### REQUIRED TASK
Repeat the listing below in full, exactly as it stands.

* START *

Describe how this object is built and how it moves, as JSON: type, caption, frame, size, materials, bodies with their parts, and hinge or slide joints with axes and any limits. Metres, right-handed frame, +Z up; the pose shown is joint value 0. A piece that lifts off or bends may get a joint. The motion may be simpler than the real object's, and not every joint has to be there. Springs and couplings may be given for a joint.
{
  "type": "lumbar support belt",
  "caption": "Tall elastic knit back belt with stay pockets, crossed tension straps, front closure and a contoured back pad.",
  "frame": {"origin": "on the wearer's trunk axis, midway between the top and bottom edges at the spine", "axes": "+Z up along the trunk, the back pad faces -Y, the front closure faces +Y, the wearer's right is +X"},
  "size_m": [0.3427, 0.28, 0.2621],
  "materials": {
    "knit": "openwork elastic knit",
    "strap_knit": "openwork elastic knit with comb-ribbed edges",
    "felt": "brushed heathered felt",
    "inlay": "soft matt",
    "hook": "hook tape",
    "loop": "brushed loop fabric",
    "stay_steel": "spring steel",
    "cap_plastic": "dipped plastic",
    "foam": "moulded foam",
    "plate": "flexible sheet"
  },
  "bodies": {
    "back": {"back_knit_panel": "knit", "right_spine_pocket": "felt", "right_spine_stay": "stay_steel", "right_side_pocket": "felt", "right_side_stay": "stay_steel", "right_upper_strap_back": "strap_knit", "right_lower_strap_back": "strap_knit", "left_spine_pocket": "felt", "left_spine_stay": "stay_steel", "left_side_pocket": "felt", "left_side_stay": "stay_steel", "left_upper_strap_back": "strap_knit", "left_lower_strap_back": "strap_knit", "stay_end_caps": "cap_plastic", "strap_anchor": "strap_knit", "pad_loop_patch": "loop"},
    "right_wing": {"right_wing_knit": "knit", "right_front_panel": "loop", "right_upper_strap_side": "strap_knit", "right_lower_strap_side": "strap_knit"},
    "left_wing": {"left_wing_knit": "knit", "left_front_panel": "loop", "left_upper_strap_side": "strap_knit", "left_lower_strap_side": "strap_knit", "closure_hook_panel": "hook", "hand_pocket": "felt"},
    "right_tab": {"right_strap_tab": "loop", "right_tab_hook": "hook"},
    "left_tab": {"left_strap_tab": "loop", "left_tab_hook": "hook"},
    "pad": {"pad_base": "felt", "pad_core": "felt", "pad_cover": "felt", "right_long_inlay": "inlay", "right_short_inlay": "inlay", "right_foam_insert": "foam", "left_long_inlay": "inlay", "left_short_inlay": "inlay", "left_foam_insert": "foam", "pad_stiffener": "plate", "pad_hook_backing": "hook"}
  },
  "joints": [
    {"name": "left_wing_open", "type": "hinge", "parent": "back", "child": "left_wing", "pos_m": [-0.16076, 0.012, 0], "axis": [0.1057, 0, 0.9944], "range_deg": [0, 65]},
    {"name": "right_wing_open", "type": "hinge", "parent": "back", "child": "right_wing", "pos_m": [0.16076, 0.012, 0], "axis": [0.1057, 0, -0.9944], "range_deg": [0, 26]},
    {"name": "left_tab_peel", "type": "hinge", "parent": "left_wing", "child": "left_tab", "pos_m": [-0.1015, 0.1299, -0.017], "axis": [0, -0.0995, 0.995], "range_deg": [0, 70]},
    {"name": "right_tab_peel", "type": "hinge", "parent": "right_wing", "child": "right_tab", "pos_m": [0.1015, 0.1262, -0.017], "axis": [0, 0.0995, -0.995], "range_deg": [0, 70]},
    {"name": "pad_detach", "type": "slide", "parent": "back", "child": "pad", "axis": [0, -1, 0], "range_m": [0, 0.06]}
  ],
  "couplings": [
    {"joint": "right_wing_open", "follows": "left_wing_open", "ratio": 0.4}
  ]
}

* END *

### EXERCISE RESULT
Describe how this object is built and how it moves, as JSON: type, caption, frame, size, materials, bodies with their parts, and hinge or slide joints with axes and any limits. Metres, right-handed frame, +Z up; the pose shown is joint value 0. A piece that lifts off or bends may get a joint. The motion may be simpler than the real object's, and not every joint has to be there. Springs and couplings may be given for a joint.
{
  "type": "lumbar support belt",
  "caption": "Tall elastic knit back belt with stay pockets, crossed tension straps, front closure and a contoured back pad.",
  "frame": {"origin": "on the wearer's trunk axis, midway between the top and bottom edges at the spine", "axes": "+Z up along the trunk, the back pad faces -Y, the front closure faces +Y, the wearer's right is +X"},
  "size_m": [0.3427, 0.28, 0.2621],
  "materials": {
    "knit": "openwork elastic knit",
    "strap_knit": "openwork elastic knit with comb-ribbed edges",
    "felt": "brushed heathered felt",
    "inlay": "soft matt",
    "hook": "hook tape",
    "loop": "brushed loop fabric",
    "stay_steel": "spring steel",
    "cap_plastic": "dipped plastic",
    "foam": "moulded foam",
    "plate": "flexible sheet"
  },
  "bodies": {
    "back": {"back_knit_panel": "knit", "right_spine_pocket": "felt", "right_spine_stay": "stay_steel", "right_side_pocket": "felt", "right_side_stay": "stay_steel", "right_upper_strap_back": "strap_knit", "right_lower_strap_back": "strap_knit", "left_spine_pocket": "felt", "left_spine_stay": "stay_steel", "left_side_pocket": "felt", "left_side_stay": "stay_steel", "left_upper_strap_back": "strap_knit", "left_lower_strap_back": "strap_knit", "stay_end_caps": "cap_plastic", "strap_anchor": "strap_knit", "pad_loop_patch": "loop"},
    "right_wing": {"right_wing_knit": "knit", "right_front_panel": "loop", "right_upper_strap_side": "strap_knit", "right_lower_strap_side": "strap_knit"},
    "left_wing": {"left_wing_knit": "knit", "left_front_panel": "loop", "left_upper_strap_side": "strap_knit", "left_lower_strap_side": "strap_knit", "closure_hook_panel": "hook", "hand_pocket": "felt"},
    "right_tab": {"right_strap_tab": "loop", "right_tab_hook": "hook"},
    "left_tab": {"left_strap_tab": "loop", "left_tab_hook": "hook"},
    "pad": {"pad_base": "felt", "pad_core": "felt", "pad_cover": "felt", "right_long_inlay": "inlay", "right_short_inlay": "inlay", "right_foam_insert": "foam", "left_long_inlay": "inlay", "left_short_inlay": "inlay", "left_foam_insert": "foam", "pad_stiffener": "plate", "pad_hook_backing": "hook"}
  },
  "joints": [
    {"name": "left_wing_open", "type": "hinge", "parent": "back", "child": "left_wing", "pos_m": [-0.16076, 0.012, 0], "axis": [0.1057, 0, 0.9944], "range_deg": [0, 65]},
    {"name": "right_wing_open", "type": "hinge", "parent": "back", "child": "right_wing", "pos_m": [0.16076, 0.012, 0], "axis": [0.1057, 0, -0.9944], "range_deg": [0, 26]},
    {"name": "left_tab_peel", "type": "hinge", "parent": "left_wing", "child": "left_tab", "pos_m": [-0.1015, 0.1299, -0.017], "axis": [0, -0.0995, 0.995], "range_deg": [0, 70]},
    {"name": "right_tab_peel", "type": "hinge", "parent": "right_wing", "child": "right_tab", "pos_m": [0.1015, 0.1262, -0.017], "axis": [0, 0.0995, -0.995], "range_deg": [0, 70]},
    {"name": "pad_detach", "type": "slide", "parent": "back", "child": "pad", "axis": [0, -1, 0], "range_m": [0, 0.06]}
  ],
  "couplings": [
    {"joint": "right_wing_open", "follows": "left_wing_open", "ratio": 0.4}
  ]
}